Bayern Monachium pokonał grecki Olympiakos 3:0 w swoim pierwszym meczu w Lidze Mistrzów w tym sezonie. Do 59.minuty spotkania na murawie przebywał Robert Lewandowski, ale tym razem nie zdołał wpisać się na listę strzelców.
Reprezentant Polski przyzwyczaił już swoich kibiców do regularnych występów w pierwszym składzie Bayernu i nie inaczej było tym razem. Choć popularny “Lewy” nie będzie mógł zaliczyć tego meczu do udanych, to mimo to miał on swoje szanse na zdobycie gola. W 26.minucie idealnie na głowę Lewandowskiego dośrodkował z rzutu rożnego Costa, ale piłkę po jego strzale z linii bramkowej wybili defensorzy Olympiakosu. Kolejną dogodną okazję do wyprowadzenia swojej drużyny na prowadzenie 27 – latek miał w 35.minucie spotkania. Jego strzał wylądował w środkowej części bramki, dlatego Jimenez nie miał problemów z obroną.
Sympatycy mający nadzieję na bramkę Polaka w drugiej odsłonie meczu mocno się zawiedli. Trener Pep Guardiola już w 59.minucie spotkania ściągnął go z murawy, a w jego miejsca desygnował do gry Kingsley’a Comana.

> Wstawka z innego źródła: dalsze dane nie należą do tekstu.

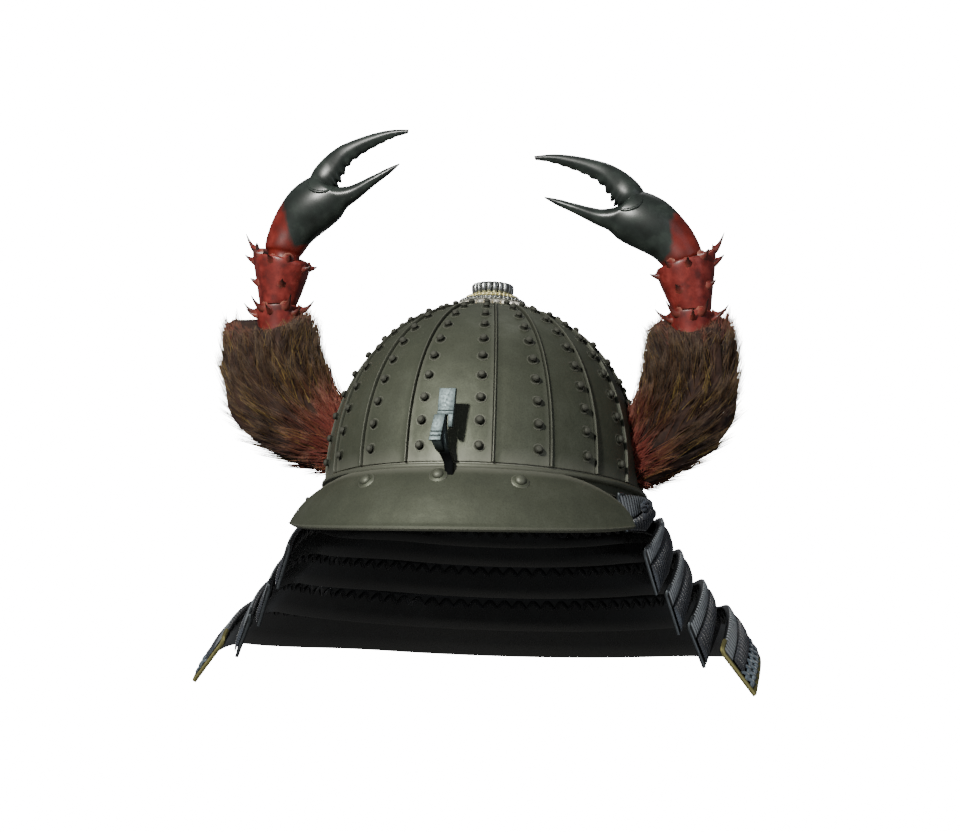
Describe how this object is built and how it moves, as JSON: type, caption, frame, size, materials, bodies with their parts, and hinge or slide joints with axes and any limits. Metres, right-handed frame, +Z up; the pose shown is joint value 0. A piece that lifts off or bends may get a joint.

Co ciekawe, pierwsza bramka dla Bawarczyków padła absolutnie przypadkowo. Tomas Müller próbował centrować w pole karne na głowę Polaka, ale wyszedł z tego perfekcyjny lob, z którym kompletnie nie poradził sobie bramkarz gospodarzy. W samej końcówce meczu na listę strzelców wpisali się jeszcze Mario Götze i ponownie Tomas Müller (rzut karny), ustalając wynik spotkania na 0:3 dla Bayernu.